Thacker was the lead hardware designer for the Alto. He created the processor architecture, including the innovative microcoded task-switching system that allowed the machine to handle display rendering, disk operations, networking, and user input concurrently. He also designed the memory system and worked on integrating Ethernet connectivity. While the Alto was a team effort involving many PARC researchers, Thacker was responsible for the core hardware that made the machine function.
Why did Xerox never sell the Alto commercially?

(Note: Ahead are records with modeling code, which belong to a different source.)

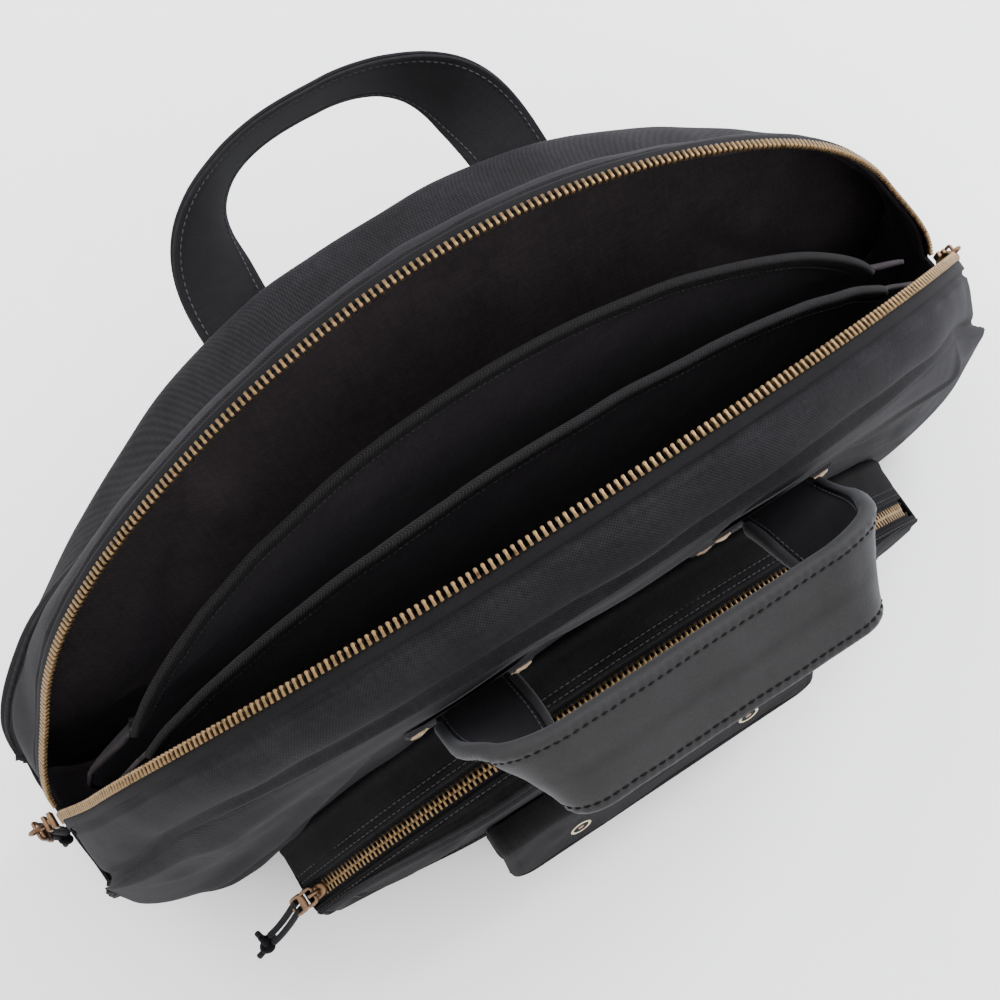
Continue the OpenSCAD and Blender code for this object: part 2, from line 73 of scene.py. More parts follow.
PATCH_X, PATCH_Z, PATCH_MID, PATCH_SEAM = 31.0, 28.0, -33.0, 4.0
BAND_ROWS, STRIP_ROWS = (3.4, 8.2), (2.8, 6.6)
LEAVES = ((-1, "bag", "front"), (1, "back_leaf", "back"))
END_X = POCKET_R * math.sin(POCKET_HALF)


# ---------------------------------------------------------------- small maths
def smooth(k):
    """0 below 0, 1 above 1 and a smooth step between them."""
    c = np.clip(k, 0, 1)
    return c * c * (3 - 2 * c)


def bump(d, width):
    """Bell that is 1 at d = 0."""
    return np.exp(-(d / width) ** 2)


def unit(v):
    """Vectors (..., 3) at length 1."""
    return v / np.maximum(np.linalg.norm(v, axis=-1, keepdims=True), 1e-12)


def hash01(i, j, k, seed):
    """Pseudo-random value from 0 to 1 for a lattice point."""
    n = (i * 374761393 + j * 668265263 + k * 2147483647 + seed * 974634777) & 0xFFFFFFFF
    n = ((n ^ (n >> 13)) * 1274126177) & 0xFFFFFFFF
    n = n ^ (n >> 16)
    return (n & 0xFFFF) / 65535.0


def vnoise(p, scale, seed):
    """Smooth value noise from -1 to 1 at points p (..., 3), lattice of the given size."""
    q = np.asarray(p, float) / scale
    c = np.floor(q).astype(np.int64)
    f = q - c
    f = f * f * (3 - 2 * f)
    total = 0
    for dx in (0, 1):
        for dy in (0, 1):
            for dz in (0, 1):
                w = (f[..., 0] if dx else 1 - f[..., 0]) * (f[..., 1] if dy else 1 - f[..., 1])
                w = w * (f[..., 2] if dz else 1 - f[..., 2])
                total = total + w * hash01(c[..., 0] + dx, c[..., 1] + dy, c[..., 2] + dz, seed)
    return total * 2 - 1


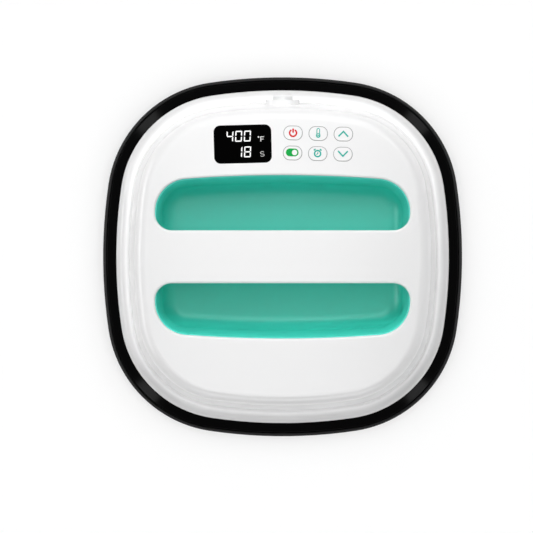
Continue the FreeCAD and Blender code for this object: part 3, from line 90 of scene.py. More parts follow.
# What passes through the blanket: the middle and radius of each round hole, and the sensors' bay.
POST_HOLES = [(-74.0, -45.0, 5.0), (-74.0, 45.0, 5.0), (74.0, -45.0, 5.0), (74.0, 45.0, 5.0),
              (0.0, 75.0, 5.0), (0.0, -25.0, 5.0)]
TERMINAL_HOLES = [(x, -100.0, 4.6) for x in (-9.8, 9.8)]
SCREW_HOLES = [(x, y, 3.45) for x in (-60.0, 60.0) for y in (-30.0, 30.0)]
BAY_MIDDLE = 26.0
BAY_HALF_LENGTH = 31.6
BAY_HALF_WIDTH = 13.6
BAY_ROUND = 4.6

# Flat work let into the window and the keys: its underside, its thickness and the step between its layers.
INLAY_LEVEL = -0.05
INLAY_THICK = 0.09
INLAY_STEP = 0.01

# The readout: the window's middle and turn, then each row's figures and the place of its first one.
DISPLAY_PLACE = (-32.0, 90.4, 1.46)
READOUT_ROWS = (("400", -13.15, 2.0), ("18", -6.3, -10.7))
DIGIT_PITCH = 7.02
DIGIT_WIDTH = 5.45
DIGIT_HEIGHT = 8.75
DIGIT_STROKE = 0.92
DIGIT_LEAN = 0.07
DIGIT_SEGMENTS = {"4": "fgbc", "0": "abcdef", "1": "bc", "8": "abcdefg"}
LETTER_F = [(0, 0), (0.6, 0), (0.6, 1.6), (2.5, 1.6), (2.5, 2.1), (0.6, 2.1), (0.6, 3.45), (2.9, 3.45),
            (2.9, 4.0), (0, 4.0)]
LETTER_F_PLACE = (14.3, 1.75)
DEGREE_RADIUS = 0.62
DEGREE_PLACE = (12.8, 5.4)
LETTER_S_RADIUS = 0.95
LETTER_S_WIDTH = 1.6
LETTER_S_STROKE = 0.31
LETTER_S_PLACE = (15.5, -10.2)

# The keys' signs: how far they are turned and how far the keys stand above the crown.
KEY_TURN = -1.4
KEY_STAND = 0.5

# Painted light and shade along a piece, in its colour: on the shell a painted highlight along the lip's
# valley and painted shade on its outer lip, in the basin painted shade near the grip and painted light
# towards its front and back walls. Each row gives the axis, where the band starts and how long it is, the
# shares of the colour at tone 0 and tone 1, and the stops, each with its share of the way and its tone.
LIP_PAINTED_HIGHLIGHT_AND_SHADE = ("Z", LIP_TOP - 4.0, 8.0, (0.85, 1.20),
             ((0.0, 0.09), (0.30, 0.06), (0.39, 0.13), (0.455, 0.36), (0.49, 0.62), (0.5, 1.0),
              (0.535, 0.78), (0.62, 0.43)))
# Painted shade on the basin beside the grip bar and painted light towards its front and back walls.
BASIN_PAINTED_SHADE_AND_LIGHT = ("Y", -100.0, 200.0, (0.80, 1.20),
               ((0.19, 0.7), (0.234, 0.75), (0.252, 0.4), (0.274, 0.3), (0.387, 0.275),
                (0.611, 0.15), (0.66, 0.225), (0.7, 0.387), (0.76, 0.45), (0.82, 0.6)))

# The stage, in metres: the picture's dots and how much each takes in, the camera's height, the floor's size,
# level and share of plain white in what is seen of it, and the sky's light from the horizon up.
PICTURE_DOTS = 533
METRES_PER_DOT = 0.0008022
CAMERA_HEIGHT = 1.5
FLOOR_RADIUS = 6.0
FLOOR_LEVEL = -0.0002
FLOOR_GLOW = 0.6
SKY_TONES = ((0.0, 1.26), (1.0, 0.06))

# Key lamps light the surfaces, and softboxes show only in their gloss. Most aim at the middle of the press.
# Each row is a name, a place, a width, a depth and a radiance.
AIM = (0.0, 0.0, 0.05)
KEY_LAMPS = (
    ("steep back key", (0.0, 0.6, 2.0), 0.8, 0.8, 0.8),
    ("high back key", (0.0, 1.15, 1.69), 1.0, 0.8, 6.7),
    ("high front key", (0.0, -1.15, 1.69), 0.8, 0.8, 1.1),
    ("low back key", (0.0, 1.45, 0.73), 1.4, 0.45, 1.6),
    ("low left key", (-1.45, 0.0, 0.73), 1.4, 0.45, 1.5),
)
FLOOR_WASH = ("floor wash", (0.0, 0.0, 2.3), 1.6, 1.6, 4.7)
TOP_SOFTBOXES = (
    ("zenith softbox", (-0.03, 0.04, 1.3), 0.42, 0.90, 3.5),
    ("left top softbox", (-0.58, 0.0, 1.3), 0.56, 0.90, 1.7),
    ("right top softbox", (0.41, 0.0, 1.3), 0.20, 0.90, 2.6),
    ("front top softbox", (0.0, -0.66, 1.3), 0.92, 0.46, 3.8),
)
SIDE_SOFTBOXES = (
    ("low front softbox", (0.0, -1.35, 0.62), 1.5, 0.6, 3.0),
    ("back softbox", (0.0, 1.05, 1.25), 1.5, 1.7, 3.0),
    ("left softbox", (-1.38, 0.0, 0.70), 1.5, 0.40, 6.0),
)
RECESS_SHEEN = ("recess sheen", (0.0, 0.0, 1.3), 0.9, 0.9, 1.0)
CORNER_STRIP_HEIGHT = 0.14
CORNER_STRIP = (0.30, 0.24, 20.0)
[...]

Xerox management viewed the company primarily as a copier manufacturer and struggled to see how personal computers fit their business model. The Alto was expensive to produce, and executives were concerned about cannibalizing their existing product lines. When Xerox did eventually release a commercial product based on PARC’s work — the Xerox Star in 1981 — it was priced at over $16,000 per unit, putting it out of reach for most buyers. By then, Apple and others were already bringing more affordable personal computers to market using ideas inspired by the Alto.
How did the Turing Award committee describe Thacker’s contribution?
The ACM recognized Thacker in 2009 for the pioneering design and realization of the Alto, citing it as the first modern personal computer. The award acknowledged not just the machine itself but its role in establishing key computing paradigms — graphical interfaces, Ethernet networking, and personal computing — that transformed the entire industry. The committee also noted his later contributions to multiprocessor workstations and tablet PC hardware.
What is the connection between the Xerox Alto and modern computers?
The connection is both direct and profound. Steve Jobs saw the Alto’s interface during a famous 1979 visit to PARC and used it as inspiration for Apple’s Lisa and Macintosh. Microsoft Windows followed a similar graphical paradigm. The Alto’s Ethernet networking presaged the connected computing model that now defines how we work and communicate. Virtually every design convention in modern desktop computing — windows, icons, menus, pointing devices — can be traced to the Alto and the software ecosystem that ran on Thacker’s hardware.